SET TASK:
Write out all the data again, exactly as it stands.

──────── PROVIDED DATA ────────

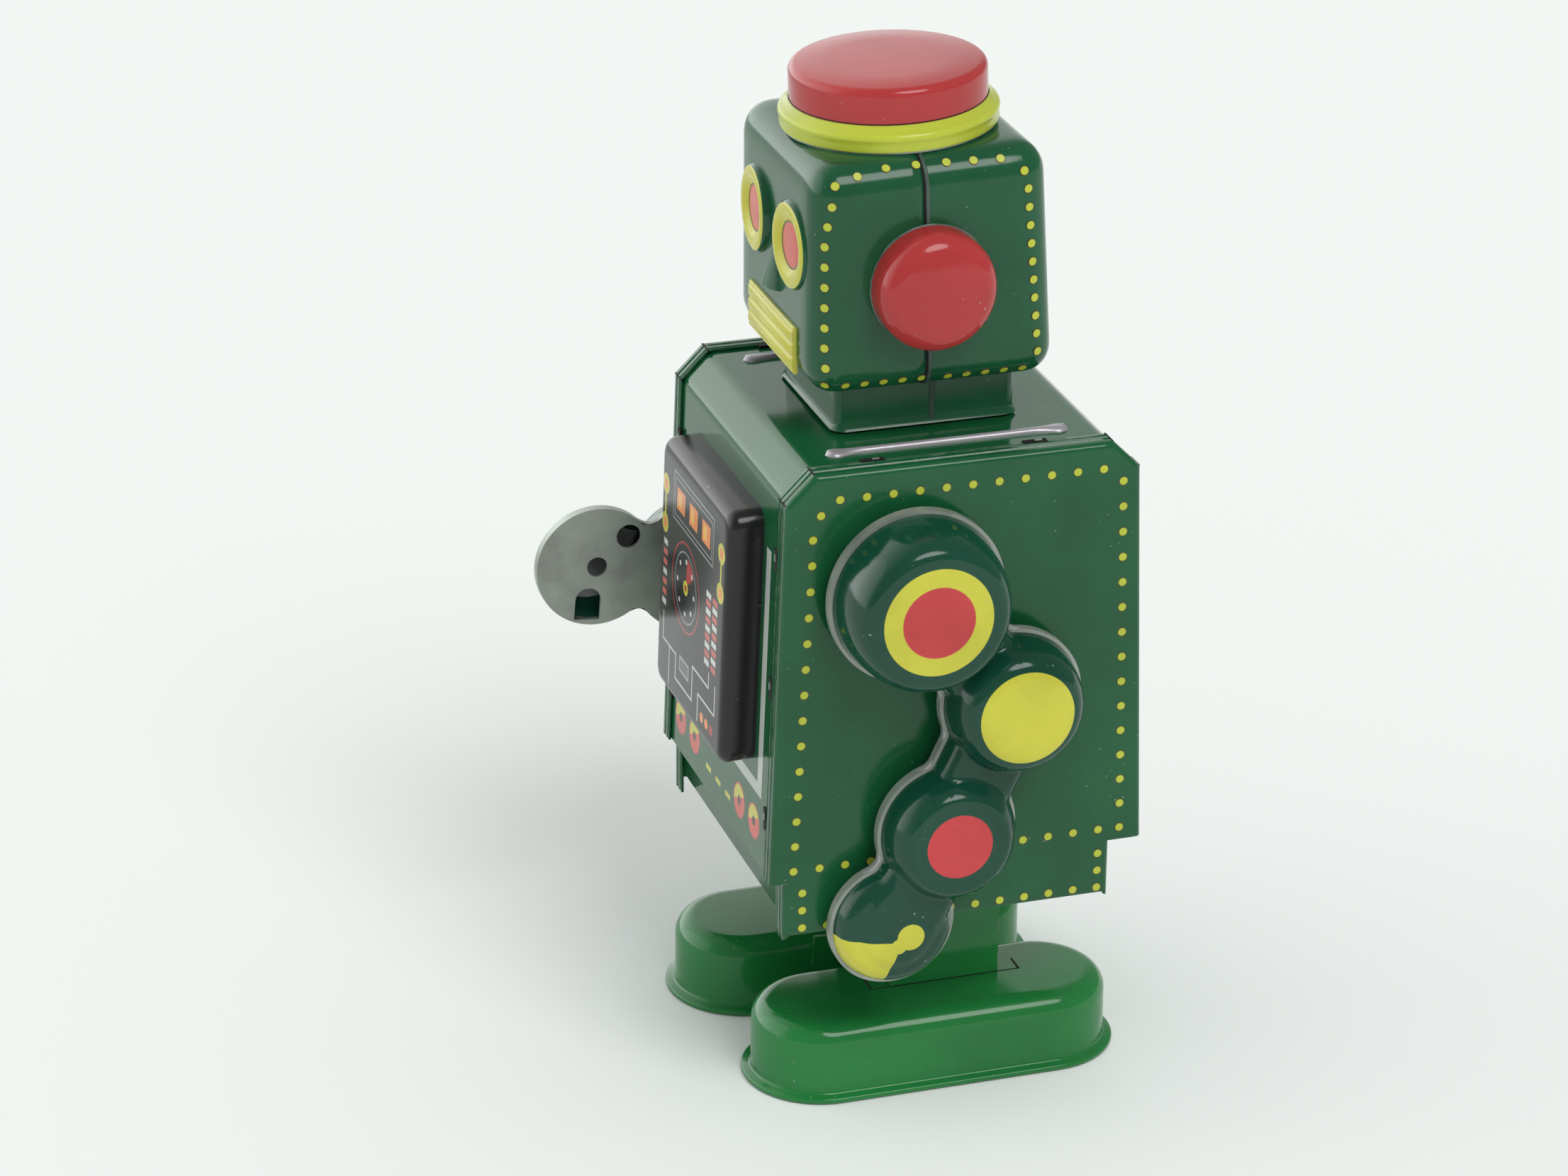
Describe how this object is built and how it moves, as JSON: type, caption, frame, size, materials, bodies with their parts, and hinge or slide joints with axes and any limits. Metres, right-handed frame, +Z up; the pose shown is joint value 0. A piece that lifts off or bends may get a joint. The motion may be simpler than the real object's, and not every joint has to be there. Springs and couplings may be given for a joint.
{
  "type": "wind-up tin robot",
  "caption": "Clockwork walking robot of printed tinplate: boxy body and head, round cap and ears, turning arms, swinging legs on rollers.",
  "frame": {"origin": "on the floor, in the middle of the toy's overall width and length", "axes": "+Z up, -Y the way the robot faces, +X its own left side"},
  "size_m": [0.0788, 0.073, 0.1452],
  "materials": {
    "body_tin": "satin lithographed enamel",
    "chest_tin": "satin lithographed enamel",
    "head_tin": "satin lithographed enamel",
    "red_tin": "gloss enamel",
    "arm_tin": "gloss lithographed enamel",
    "foot_tin": "gloss enamel",
    "bare_tin": "dull tinplate",
    "movement_steel": "plain steel",
    "spring_steel": "blued steel",
    "wheel_brass": "plain brass",
    "nickel": "dull nickel plate",
    "roller_plastic": "matte black"
  },
  "bodies": {
    "body": {"body_wrap": "body_tin", "side_plate_left": "body_tin", "side_plate_right": "body_tin", "chest_cover": "chest_tin", "head_front": "head_tin", "head_rear": "head_tin", "head_cap": "red_tin", "ear_left": "red_tin", "ear_right": "red_tin", "shoulder_bush_left": "movement_steel", "shoulder_bush_right": "movement_steel", "shoulder_spring_left": "spring_steel", "shoulder_spring_right": "spring_steel", "movement_plate_left": "movement_steel", "movement_plate_right": "movement_steel", "movement_pillars": "movement_steel", "mainspring": "spring_steel", "leg_pivot_left": "movement_steel", "leg_pivot_right": "movement_steel"},
    "arm_left": {"arm_shell_left": "arm_tin", "arm_back_left": "bare_tin", "shoulder_rivet_left": "movement_steel"},
    "arm_right": {"arm_shell_right": "arm_tin", "arm_back_right": "bare_tin", "shoulder_rivet_right": "movement_steel"},
    "winding": {"winding_arbor": "movement_steel", "winding_key": "nickel", "ratchet_wheel": "wheel_brass", "great_wheel": "wheel_brass", "click": "movement_steel", "click_spring": "spring_steel"},
    "crank": {"crank_arbor": "movement_steel", "crank_wheel": "wheel_brass", "crank_disc_left": "movement_steel", "crank_disc_right": "movement_steel"},
    "third": {"third_arbor": "movement_steel", "third_wheel": "wheel_brass"},
    "escape": {"escape_arbor": "movement_steel", "escape_wheel": "wheel_brass"},
    "pallet": {"pallet_arbor": "movement_steel", "pallet_lever": "movement_steel"},
    "leg_left": {"leg_left": "foot_tin", "foot_left": "foot_tin", "roller_bracket_left": "movement_steel", "roller_axle_left": "movement_steel"},
    "leg_right": {"leg_right": "foot_tin", "foot_right": "foot_tin", "roller_bracket_right": "movement_steel", "roller_axle_right": "movement_steel"},
    "roller_left": {"foot_roller_left": "roller_plastic"},
    "roller_right": {"foot_roller_right": "roller_plastic"}
  },
  "joints": [
    {"name": "arm_left_swing", "type": "hinge", "parent": "body", "child": "arm_left", "pos_m": [0.029, 0.00054, 0.0791], "axis": [1, 0, 0], "continuous": true},
    {"name": "arm_right_swing", "type": "hinge", "parent": "body", "child": "arm_right", "pos_m": [-0.029, 0.01824, 0.0791], "axis": [1, 0, 0], "range_deg": [-258, 4]},
    {"name": "crank_turn", "type": "hinge", "parent": "body", "child": "crank", "pos_m": [0, 0.00914, 0.04435], "axis": [1, 0, 0], "continuous": true},
    {"name": "winding_turn", "type": "hinge", "parent": "body", "child": "winding", "pos_m": [0, 0.02254, 0.046], "axis": [1, 0, 0], "continuous": true},
    {"name": "third_turn", "type": "hinge", "parent": "body", "child": "third", "pos_m": [0, 0.00175, 0.05316], "axis": [1, 0, 0], "continuous": true},
    {"name": "escape_turn", "type": "hinge", "parent": "body", "child": "escape", "pos_m": [0, 0.00421, 0.06234], "axis": [1, 0, 0], "continuous": true},
    {"name": "pallet_rock", "type": "hinge", "parent": "body", "child": "pallet", "pos_m": [0, 0.00861, 0.06996], "axis": [1, 0, 0], "range_deg": [-4, 4]},
    {"name": "leg_left_swing", "type": "hinge", "parent": "body", "child": "leg_left", "pos_m": [0.012, 0.01154, 0.062], "axis": [1, 0, 0], "range_deg": [-6.1, 2.8]},
    {"name": "leg_right_swing", "type": "hinge", "parent": "body", "child": "leg_right", "pos_m": [-0.012, 0.01154, 0.062], "axis": [1, 0, 0], "range_deg": [-2.8, 6.1]},
    {"name": "roller_left_turn", "type": "hinge", "parent": "leg_left", "child": "roller_left", "pos_m": [0.014, 0.02554, 0.0034], "axis": [1, 0, 0], "continuous": true},
    {"name": "roller_right_turn", "type": "hinge", "parent": "leg_right", "child": "roller_right", "pos_m": [-0.014, 0.02264, 0.0034], "axis": [1, 0, 0], "continuous": true}
  ],
  "couplings": [
    {"joint": "crank_turn", "follows": "winding_turn", "ratio": -3.5},
    {"joint": "third_turn", "follows": "winding_turn", "ratio": 12.6},
    {"joint": "escape_turn", "follows": "winding_turn", "ratio": -47.25},
    {"joint": "leg_right_swing", "follows": "leg_left_swing", "ratio": -1}
  ]
}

────────

TASK RESULT:
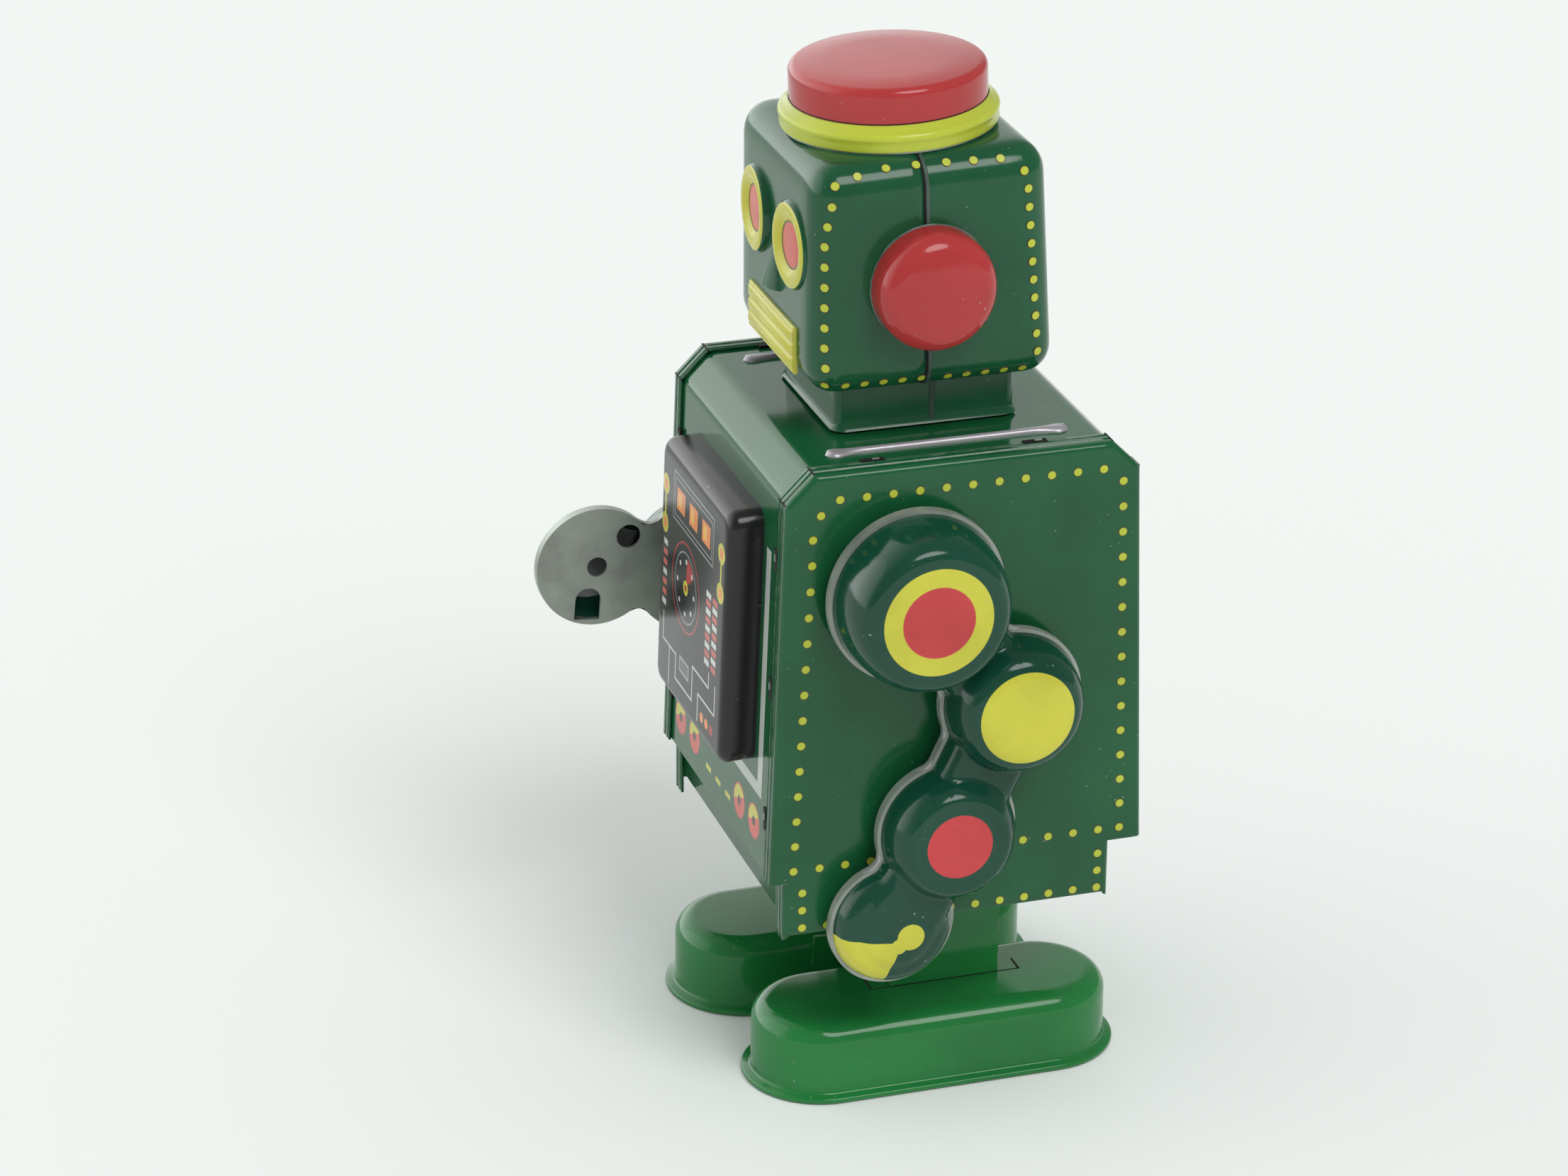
Describe how this object is built and how it moves, as JSON: type, caption, frame, size, materials, bodies with their parts, and hinge or slide joints with axes and any limits. Metres, right-handed frame, +Z up; the pose shown is joint value 0. A piece that lifts off or bends may get a joint. The motion may be simpler than the real object's, and not every joint has to be there. Springs and couplings may be given for a joint.
{
  "type": "wind-up tin robot",
  "caption": "Clockwork walking robot of printed tinplate: boxy body and head, round cap and ears, turning arms, swinging legs on rollers.",
  "frame": {"origin": "on the floor, in the middle of the toy's overall width and length", "axes": "+Z up, -Y the way the robot faces, +X its own left side"},
  "size_m": [0.0788, 0.073, 0.1452],
  "materials": {
    "body_tin": "satin lithographed enamel",
    "chest_tin": "satin lithographed enamel",
    "head_tin": "satin lithographed enamel",
    "red_tin": "gloss enamel",
    "arm_tin": "gloss lithographed enamel",
    "foot_tin": "gloss enamel",
    "bare_tin": "dull tinplate",
    "movement_steel": "plain steel",
    "spring_steel": "blued steel",
    "wheel_brass": "plain brass",
    "nickel": "dull nickel plate",
    "roller_plastic": "matte black"
  },
  "bodies": {
    "body": {"body_wrap": "body_tin", "side_plate_left": "body_tin", "side_plate_right": "body_tin", "chest_cover": "chest_tin", "head_front": "head_tin", "head_rear": "head_tin", "head_cap": "red_tin", "ear_left": "red_tin", "ear_right": "red_tin", "shoulder_bush_left": "movement_steel", "shoulder_bush_right": "movement_steel", "shoulder_spring_left": "spring_steel", "shoulder_spring_right": "spring_steel", "movement_plate_left": "movement_steel", "movement_plate_right": "movement_steel", "movement_pillars": "movement_steel", "mainspring": "spring_steel", "leg_pivot_left": "movement_steel", "leg_pivot_right": "movement_steel"},
    "arm_left": {"arm_shell_left": "arm_tin", "arm_back_left": "bare_tin", "shoulder_rivet_left": "movement_steel"},
    "arm_right": {"arm_shell_right": "arm_tin", "arm_back_right": "bare_tin", "shoulder_rivet_right": "movement_steel"},
    "winding": {"winding_arbor": "movement_steel", "winding_key": "nickel", "ratchet_wheel": "wheel_brass", "great_wheel": "wheel_brass", "click": "movement_steel", "click_spring": "spring_steel"},
    "crank": {"crank_arbor": "movement_steel", "crank_wheel": "wheel_brass", "crank_disc_left": "movement_steel", "crank_disc_right": "movement_steel"},
    "third": {"third_arbor": "movement_steel", "third_wheel": "wheel_brass"},
    "escape": {"escape_arbor": "movement_steel", "escape_wheel": "wheel_brass"},
    "pallet": {"pallet_arbor": "movement_steel", "pallet_lever": "movement_steel"},
    "leg_left": {"leg_left": "foot_tin", "foot_left": "foot_tin", "roller_bracket_left": "movement_steel", "roller_axle_left": "movement_steel"},
    "leg_right": {"leg_right": "foot_tin", "foot_right": "foot_tin", "roller_bracket_right": "movement_steel", "roller_axle_right": "movement_steel"},
    "roller_left": {"foot_roller_left": "roller_plastic"},
    "roller_right": {"foot_roller_right": "roller_plastic"}
  },
  "joints": [
    {"name": "arm_left_swing", "type": "hinge", "parent": "body", "child": "arm_left", "pos_m": [0.029, 0.00054, 0.0791], "axis": [1, 0, 0], "continuous": true},
    {"name": "arm_right_swing", "type": "hinge", "parent": "body", "child": "arm_right", "pos_m": [-0.029, 0.01824, 0.0791], "axis": [1, 0, 0], "range_deg": [-258, 4]},
    {"name": "crank_turn", "type": "hinge", "parent": "body", "child": "crank", "pos_m": [0, 0.00914, 0.04435], "axis": [1, 0, 0], "continuous": true},
    {"name": "winding_turn", "type": "hinge", "parent": "body", "child": "winding", "pos_m": [0, 0.02254, 0.046], "axis": [1, 0, 0], "continuous": true},
    {"name": "third_turn", "type": "hinge", "parent": "body", "child": "third", "pos_m": [0, 0.00175, 0.05316], "axis": [1, 0, 0], "continuous": true},
    {"name": "escape_turn", "type": "hinge", "parent": "body", "child": "escape", "pos_m": [0, 0.00421, 0.06234], "axis": [1, 0, 0], "continuous": true},
    {"name": "pallet_rock", "type": "hinge", "parent": "body", "child": "pallet", "pos_m": [0, 0.00861, 0.06996], "axis": [1, 0, 0], "range_deg": [-4, 4]},
    {"name": "leg_left_swing", "type": "hinge", "parent": "body", "child": "leg_left", "pos_m": [0.012, 0.01154, 0.062], "axis": [1, 0, 0], "range_deg": [-6.1, 2.8]},
    {"name": "leg_right_swing", "type": "hinge", "parent": "body", "child": "leg_right", "pos_m": [-0.012, 0.01154, 0.062], "axis": [1, 0, 0], "range_deg": [-2.8, 6.1]},
    {"name": "roller_left_turn", "type": "hinge", "parent": "leg_left", "child": "roller_left", "pos_m": [0.014, 0.02554, 0.0034], "axis": [1, 0, 0], "continuous": true},
    {"name": "roller_right_turn", "type": "hinge", "parent": "leg_right", "child": "roller_right", "pos_m": [-0.014, 0.02264, 0.0034], "axis": [1, 0, 0], "continuous": true}
  ],
  "couplings": [
    {"joint": "crank_turn", "follows": "winding_turn", "ratio": -3.5},
    {"joint": "third_turn", "follows": "winding_turn", "ratio": 12.6},
    {"joint": "escape_turn", "follows": "winding_turn", "ratio": -47.25},
    {"joint": "leg_right_swing", "follows": "leg_left_swing", "ratio": -1}
  ]
}